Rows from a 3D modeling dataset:

────────────────────

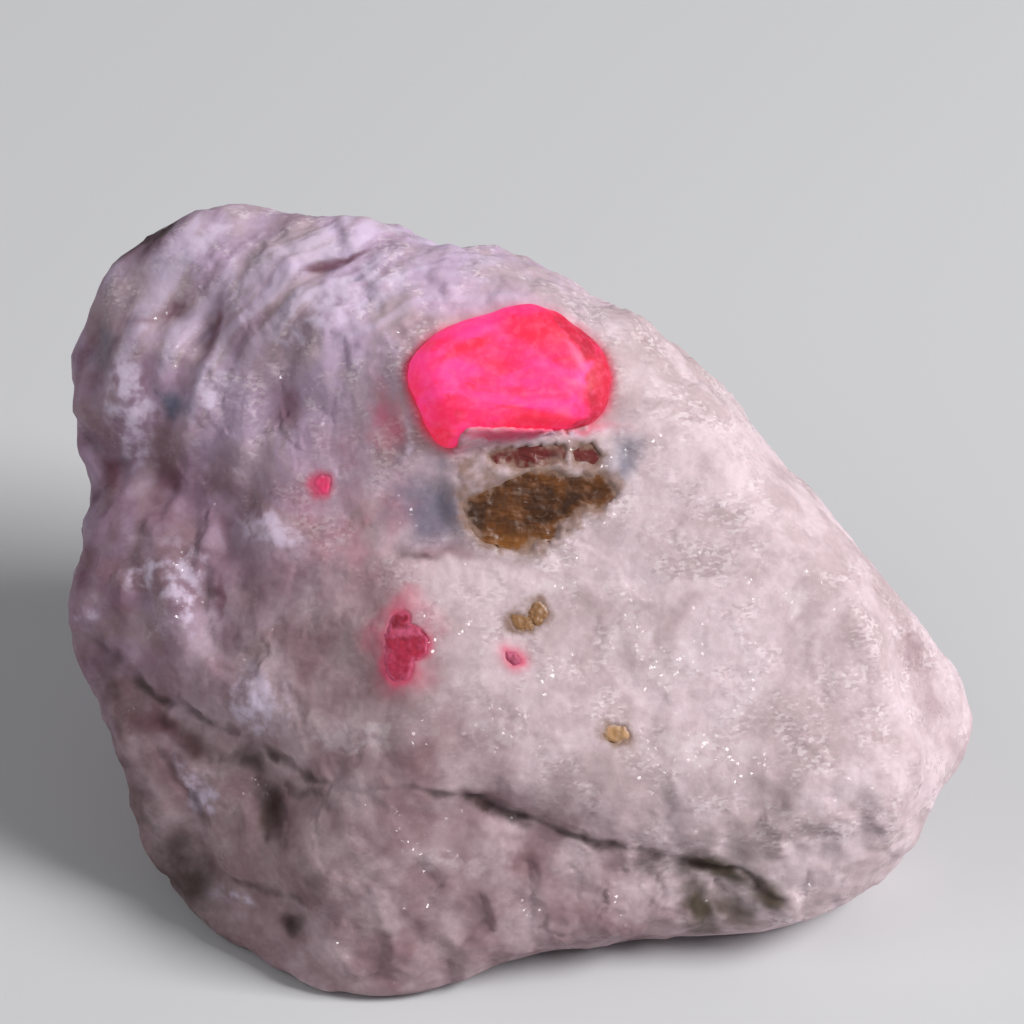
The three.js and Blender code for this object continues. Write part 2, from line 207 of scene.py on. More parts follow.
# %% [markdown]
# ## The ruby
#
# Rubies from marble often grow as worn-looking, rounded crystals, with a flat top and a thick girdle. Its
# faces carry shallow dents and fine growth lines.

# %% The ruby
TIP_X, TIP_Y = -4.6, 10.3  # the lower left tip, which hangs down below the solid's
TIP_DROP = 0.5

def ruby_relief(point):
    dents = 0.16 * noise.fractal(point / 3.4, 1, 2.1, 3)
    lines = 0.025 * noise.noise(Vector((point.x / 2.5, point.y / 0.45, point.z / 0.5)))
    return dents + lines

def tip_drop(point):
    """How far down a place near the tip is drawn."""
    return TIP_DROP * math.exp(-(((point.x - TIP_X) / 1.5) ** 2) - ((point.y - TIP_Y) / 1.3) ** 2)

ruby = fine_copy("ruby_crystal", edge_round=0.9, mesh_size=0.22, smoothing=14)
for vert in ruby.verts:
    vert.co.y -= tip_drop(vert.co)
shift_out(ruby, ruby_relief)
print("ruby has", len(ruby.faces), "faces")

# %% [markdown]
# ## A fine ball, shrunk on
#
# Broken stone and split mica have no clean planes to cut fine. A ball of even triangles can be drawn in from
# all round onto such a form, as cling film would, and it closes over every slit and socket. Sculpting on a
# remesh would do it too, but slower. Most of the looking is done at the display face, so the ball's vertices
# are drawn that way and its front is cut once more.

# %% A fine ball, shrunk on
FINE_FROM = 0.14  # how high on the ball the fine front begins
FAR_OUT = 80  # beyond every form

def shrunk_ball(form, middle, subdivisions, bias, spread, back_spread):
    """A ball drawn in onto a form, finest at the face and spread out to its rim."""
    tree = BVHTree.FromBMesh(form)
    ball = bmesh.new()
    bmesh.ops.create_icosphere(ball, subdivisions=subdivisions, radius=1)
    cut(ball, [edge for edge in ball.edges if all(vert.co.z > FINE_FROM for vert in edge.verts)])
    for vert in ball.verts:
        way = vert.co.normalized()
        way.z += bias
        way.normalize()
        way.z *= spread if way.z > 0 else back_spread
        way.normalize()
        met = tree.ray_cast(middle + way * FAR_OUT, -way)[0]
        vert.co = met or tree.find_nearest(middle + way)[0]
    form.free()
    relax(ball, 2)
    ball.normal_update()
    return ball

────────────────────

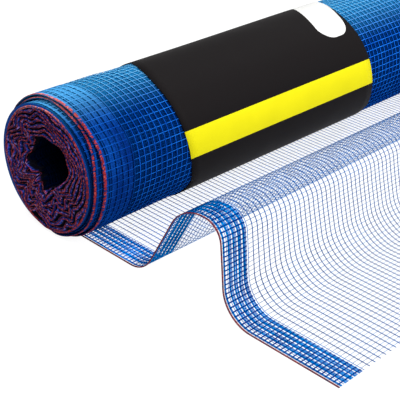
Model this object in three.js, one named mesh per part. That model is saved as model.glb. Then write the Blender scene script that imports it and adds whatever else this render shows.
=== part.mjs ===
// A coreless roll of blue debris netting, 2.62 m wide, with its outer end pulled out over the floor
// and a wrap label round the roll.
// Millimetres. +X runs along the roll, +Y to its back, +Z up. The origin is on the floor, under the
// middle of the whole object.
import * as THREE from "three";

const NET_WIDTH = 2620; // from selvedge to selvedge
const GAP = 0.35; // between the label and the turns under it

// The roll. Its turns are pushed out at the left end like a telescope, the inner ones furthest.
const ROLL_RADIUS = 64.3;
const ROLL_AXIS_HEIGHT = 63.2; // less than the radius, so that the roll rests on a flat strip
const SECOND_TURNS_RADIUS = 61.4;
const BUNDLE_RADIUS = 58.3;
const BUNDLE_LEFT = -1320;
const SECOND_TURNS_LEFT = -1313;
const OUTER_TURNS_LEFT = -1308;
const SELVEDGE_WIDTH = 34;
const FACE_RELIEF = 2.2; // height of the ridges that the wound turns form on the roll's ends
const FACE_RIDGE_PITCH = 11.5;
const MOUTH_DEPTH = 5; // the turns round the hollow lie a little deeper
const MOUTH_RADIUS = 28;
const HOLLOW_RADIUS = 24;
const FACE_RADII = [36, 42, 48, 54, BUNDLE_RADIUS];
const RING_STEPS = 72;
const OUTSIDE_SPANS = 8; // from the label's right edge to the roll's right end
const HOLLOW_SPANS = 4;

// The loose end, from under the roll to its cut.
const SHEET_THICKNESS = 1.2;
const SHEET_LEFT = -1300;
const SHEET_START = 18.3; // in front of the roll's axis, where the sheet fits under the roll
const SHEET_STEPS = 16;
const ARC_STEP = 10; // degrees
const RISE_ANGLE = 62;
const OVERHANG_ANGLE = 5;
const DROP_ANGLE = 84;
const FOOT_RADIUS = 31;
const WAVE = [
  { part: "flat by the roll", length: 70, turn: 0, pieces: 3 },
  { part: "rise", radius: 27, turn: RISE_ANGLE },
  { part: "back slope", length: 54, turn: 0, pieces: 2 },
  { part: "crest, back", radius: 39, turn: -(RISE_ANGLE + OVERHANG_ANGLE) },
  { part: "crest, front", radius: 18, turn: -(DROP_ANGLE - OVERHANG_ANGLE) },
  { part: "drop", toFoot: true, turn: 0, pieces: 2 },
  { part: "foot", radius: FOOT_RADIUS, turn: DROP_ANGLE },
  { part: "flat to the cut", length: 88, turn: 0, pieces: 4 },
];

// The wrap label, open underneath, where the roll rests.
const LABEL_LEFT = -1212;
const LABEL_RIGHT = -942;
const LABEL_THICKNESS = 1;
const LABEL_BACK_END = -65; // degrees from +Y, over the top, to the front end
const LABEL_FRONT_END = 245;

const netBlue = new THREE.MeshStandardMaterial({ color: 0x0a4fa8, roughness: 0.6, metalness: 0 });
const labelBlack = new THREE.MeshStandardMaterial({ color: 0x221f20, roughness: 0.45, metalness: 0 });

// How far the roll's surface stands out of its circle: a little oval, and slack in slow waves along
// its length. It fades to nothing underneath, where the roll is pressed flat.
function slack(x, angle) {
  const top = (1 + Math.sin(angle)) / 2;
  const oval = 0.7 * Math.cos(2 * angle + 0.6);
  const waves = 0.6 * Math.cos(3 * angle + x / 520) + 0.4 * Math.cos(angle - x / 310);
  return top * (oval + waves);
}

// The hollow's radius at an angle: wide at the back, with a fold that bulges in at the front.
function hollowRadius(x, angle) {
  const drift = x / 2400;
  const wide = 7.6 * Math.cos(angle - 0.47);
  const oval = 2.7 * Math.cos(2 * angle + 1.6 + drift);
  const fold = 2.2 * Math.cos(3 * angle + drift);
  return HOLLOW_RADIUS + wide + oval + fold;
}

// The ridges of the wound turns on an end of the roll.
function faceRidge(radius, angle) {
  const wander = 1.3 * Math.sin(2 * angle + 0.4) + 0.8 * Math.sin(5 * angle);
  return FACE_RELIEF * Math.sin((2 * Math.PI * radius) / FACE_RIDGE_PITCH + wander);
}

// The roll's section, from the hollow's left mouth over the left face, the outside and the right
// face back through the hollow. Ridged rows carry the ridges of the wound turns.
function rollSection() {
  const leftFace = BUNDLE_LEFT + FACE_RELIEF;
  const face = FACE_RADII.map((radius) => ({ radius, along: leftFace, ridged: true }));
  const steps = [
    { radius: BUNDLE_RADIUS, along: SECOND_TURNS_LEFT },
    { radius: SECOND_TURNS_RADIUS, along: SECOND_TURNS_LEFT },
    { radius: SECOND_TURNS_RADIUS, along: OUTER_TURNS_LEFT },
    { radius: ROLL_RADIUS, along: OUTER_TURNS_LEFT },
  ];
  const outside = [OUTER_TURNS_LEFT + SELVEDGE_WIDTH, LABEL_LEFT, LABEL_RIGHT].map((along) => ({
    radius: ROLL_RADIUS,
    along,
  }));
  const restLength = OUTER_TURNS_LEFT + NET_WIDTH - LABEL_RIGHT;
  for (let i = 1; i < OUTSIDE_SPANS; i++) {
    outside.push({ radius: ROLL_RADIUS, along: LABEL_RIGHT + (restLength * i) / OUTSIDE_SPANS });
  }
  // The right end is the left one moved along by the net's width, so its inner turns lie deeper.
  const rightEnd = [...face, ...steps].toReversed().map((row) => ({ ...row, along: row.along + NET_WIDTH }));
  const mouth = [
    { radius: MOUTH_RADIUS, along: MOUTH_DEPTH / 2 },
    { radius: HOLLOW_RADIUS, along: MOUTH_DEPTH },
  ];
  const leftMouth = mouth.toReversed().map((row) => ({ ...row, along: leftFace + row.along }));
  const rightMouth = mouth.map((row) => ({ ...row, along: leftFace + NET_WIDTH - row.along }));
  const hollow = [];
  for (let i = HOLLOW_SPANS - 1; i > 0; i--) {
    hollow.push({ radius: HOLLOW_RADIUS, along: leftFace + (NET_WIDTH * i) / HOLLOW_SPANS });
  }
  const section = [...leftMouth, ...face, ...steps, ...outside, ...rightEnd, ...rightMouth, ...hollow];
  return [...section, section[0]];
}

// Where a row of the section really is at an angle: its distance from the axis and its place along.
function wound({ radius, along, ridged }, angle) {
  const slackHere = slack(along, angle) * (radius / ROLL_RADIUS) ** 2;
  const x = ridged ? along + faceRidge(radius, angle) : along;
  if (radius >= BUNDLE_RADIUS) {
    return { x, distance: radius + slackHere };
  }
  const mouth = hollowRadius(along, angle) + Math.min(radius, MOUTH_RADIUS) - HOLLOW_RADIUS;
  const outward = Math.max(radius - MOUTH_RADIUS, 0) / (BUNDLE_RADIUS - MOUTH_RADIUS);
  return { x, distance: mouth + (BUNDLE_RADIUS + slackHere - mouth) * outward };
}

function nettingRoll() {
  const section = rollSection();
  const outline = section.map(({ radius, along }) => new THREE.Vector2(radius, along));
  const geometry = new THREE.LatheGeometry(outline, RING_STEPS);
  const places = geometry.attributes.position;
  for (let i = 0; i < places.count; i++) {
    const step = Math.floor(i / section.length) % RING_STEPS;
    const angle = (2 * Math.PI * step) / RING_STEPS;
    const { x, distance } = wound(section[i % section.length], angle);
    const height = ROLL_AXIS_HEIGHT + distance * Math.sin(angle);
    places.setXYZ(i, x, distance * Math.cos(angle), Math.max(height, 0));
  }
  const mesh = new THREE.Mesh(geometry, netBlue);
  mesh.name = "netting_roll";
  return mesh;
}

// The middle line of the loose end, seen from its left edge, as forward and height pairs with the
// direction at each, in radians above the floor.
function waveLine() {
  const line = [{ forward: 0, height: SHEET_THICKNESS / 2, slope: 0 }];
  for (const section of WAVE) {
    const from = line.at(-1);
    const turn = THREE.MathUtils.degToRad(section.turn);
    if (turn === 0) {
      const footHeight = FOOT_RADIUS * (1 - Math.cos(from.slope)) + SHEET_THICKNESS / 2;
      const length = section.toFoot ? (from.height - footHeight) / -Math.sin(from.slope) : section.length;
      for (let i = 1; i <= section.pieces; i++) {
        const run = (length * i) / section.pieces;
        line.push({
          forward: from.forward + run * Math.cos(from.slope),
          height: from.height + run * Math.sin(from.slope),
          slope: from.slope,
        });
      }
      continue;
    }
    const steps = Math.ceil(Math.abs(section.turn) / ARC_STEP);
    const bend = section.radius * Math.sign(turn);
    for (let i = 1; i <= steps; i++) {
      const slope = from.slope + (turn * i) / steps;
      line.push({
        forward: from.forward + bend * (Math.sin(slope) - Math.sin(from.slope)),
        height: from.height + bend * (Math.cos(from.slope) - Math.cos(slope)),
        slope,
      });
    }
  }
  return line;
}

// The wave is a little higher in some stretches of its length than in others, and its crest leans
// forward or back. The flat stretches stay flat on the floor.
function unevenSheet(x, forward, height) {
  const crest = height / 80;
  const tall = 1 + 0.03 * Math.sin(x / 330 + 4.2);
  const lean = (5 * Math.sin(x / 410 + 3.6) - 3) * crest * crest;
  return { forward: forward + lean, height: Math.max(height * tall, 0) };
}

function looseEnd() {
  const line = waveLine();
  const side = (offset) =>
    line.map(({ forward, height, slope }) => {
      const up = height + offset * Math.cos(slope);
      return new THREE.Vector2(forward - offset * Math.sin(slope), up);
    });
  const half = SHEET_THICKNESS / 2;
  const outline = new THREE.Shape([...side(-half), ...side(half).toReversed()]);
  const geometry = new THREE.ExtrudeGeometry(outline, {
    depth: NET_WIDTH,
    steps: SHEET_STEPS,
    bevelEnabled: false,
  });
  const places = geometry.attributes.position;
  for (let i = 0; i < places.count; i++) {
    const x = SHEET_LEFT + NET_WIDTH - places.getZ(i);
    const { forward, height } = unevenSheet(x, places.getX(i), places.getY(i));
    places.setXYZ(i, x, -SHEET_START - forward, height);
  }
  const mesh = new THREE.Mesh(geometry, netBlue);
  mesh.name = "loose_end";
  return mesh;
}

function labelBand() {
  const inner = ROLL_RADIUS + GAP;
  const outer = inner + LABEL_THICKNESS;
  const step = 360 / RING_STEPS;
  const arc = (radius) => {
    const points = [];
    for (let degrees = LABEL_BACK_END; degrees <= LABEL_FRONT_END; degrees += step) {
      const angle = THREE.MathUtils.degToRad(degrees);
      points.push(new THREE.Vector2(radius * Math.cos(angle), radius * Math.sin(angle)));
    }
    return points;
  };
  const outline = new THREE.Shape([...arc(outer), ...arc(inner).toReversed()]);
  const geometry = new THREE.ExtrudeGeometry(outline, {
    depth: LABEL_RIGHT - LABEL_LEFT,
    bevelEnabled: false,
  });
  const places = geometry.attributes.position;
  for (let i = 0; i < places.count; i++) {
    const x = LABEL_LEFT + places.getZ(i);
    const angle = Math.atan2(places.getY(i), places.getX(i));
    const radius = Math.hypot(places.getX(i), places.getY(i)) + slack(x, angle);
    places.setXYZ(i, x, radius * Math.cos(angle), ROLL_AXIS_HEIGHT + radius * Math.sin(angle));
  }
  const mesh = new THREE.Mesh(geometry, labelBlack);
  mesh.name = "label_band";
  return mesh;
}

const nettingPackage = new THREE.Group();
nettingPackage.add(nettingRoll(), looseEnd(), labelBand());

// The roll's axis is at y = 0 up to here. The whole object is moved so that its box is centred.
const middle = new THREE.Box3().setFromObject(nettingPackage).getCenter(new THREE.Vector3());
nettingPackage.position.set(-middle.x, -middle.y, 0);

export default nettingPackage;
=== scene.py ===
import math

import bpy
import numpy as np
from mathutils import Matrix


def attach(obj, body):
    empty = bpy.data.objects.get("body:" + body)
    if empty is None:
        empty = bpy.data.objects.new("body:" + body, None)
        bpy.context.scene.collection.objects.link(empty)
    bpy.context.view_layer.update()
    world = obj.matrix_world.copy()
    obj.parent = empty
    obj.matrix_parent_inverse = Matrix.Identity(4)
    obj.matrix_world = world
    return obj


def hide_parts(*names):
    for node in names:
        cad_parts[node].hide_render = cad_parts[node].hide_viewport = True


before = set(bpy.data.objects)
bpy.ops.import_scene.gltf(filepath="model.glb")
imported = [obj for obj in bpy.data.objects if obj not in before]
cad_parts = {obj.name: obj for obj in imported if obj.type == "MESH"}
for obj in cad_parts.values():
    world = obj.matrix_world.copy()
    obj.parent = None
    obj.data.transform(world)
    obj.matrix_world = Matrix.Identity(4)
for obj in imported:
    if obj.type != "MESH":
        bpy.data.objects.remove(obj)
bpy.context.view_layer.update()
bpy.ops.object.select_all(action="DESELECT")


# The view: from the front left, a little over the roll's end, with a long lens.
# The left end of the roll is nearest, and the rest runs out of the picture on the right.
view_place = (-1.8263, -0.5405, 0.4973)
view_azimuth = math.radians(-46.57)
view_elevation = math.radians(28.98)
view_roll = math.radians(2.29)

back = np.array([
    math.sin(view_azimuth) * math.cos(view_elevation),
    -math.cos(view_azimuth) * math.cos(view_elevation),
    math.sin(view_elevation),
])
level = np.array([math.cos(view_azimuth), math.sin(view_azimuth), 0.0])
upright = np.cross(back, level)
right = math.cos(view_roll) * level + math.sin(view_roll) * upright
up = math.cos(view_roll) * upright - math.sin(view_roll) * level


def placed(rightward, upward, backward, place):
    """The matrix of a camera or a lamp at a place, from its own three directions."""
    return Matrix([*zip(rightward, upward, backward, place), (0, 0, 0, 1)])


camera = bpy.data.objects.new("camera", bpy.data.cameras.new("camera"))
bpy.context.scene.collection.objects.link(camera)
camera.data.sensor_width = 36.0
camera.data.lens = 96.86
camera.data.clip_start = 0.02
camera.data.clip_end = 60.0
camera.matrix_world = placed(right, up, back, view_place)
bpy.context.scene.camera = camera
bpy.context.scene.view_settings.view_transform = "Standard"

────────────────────

Quote the lines that begin at the line containing "box is centred." and end at the line containing "up = math.cos(view_roll)", keeping both of those lines.

▶ _EXPECTED ANSWER_:
// The roll's axis is at y = 0 up to here. The whole object is moved so that its box is centred.
const middle = new THREE.Box3().setFromObject(nettingPackage).getCenter(new THREE.Vector3());
nettingPackage.position.set(-middle.x, -middle.y, 0);

export default nettingPackage;
=== scene.py ===
import math

import bpy
import numpy as np
from mathutils import Matrix


def attach(obj, body):
    empty = bpy.data.objects.get("body:" + body)
    if empty is None:
        empty = bpy.data.objects.new("body:" + body, None)
        bpy.context.scene.collection.objects.link(empty)
    bpy.context.view_layer.update()
    world = obj.matrix_world.copy()
    obj.parent = empty
    obj.matrix_parent_inverse = Matrix.Identity(4)
    obj.matrix_world = world
    return obj


def hide_parts(*names):
    for node in names:
        cad_parts[node].hide_render = cad_parts[node].hide_viewport = True


before = set(bpy.data.objects)
bpy.ops.import_scene.gltf(filepath="model.glb")
imported = [obj for obj in bpy.data.objects if obj not in before]
cad_parts = {obj.name: obj for obj in imported if obj.type == "MESH"}
for obj in cad_parts.values():
    world = obj.matrix_world.copy()
    obj.parent = None
    obj.data.transform(world)
    obj.matrix_world = Matrix.Identity(4)
for obj in imported:
    if obj.type != "MESH":
        bpy.data.objects.remove(obj)
bpy.context.view_layer.update()
bpy.ops.object.select_all(action="DESELECT")


# The view: from the front left, a little over the roll's end, with a long lens.
# The left end of the roll is nearest, and the rest runs out of the picture on the right.
view_place = (-1.8263, -0.5405, 0.4973)
view_azimuth = math.radians(-46.57)
view_elevation = math.radians(28.98)
view_roll = math.radians(2.29)

back = np.array([
    math.sin(view_azimuth) * math.cos(view_elevation),
    -math.cos(view_azimuth) * math.cos(view_elevation),
    math.sin(view_elevation),
])
level = np.array([math.cos(view_azimuth), math.sin(view_azimuth), 0.0])
upright = np.cross(back, level)
right = math.cos(view_roll) * level + math.sin(view_roll) * upright
up = math.cos(view_roll) * upright - math.sin(view_roll) * level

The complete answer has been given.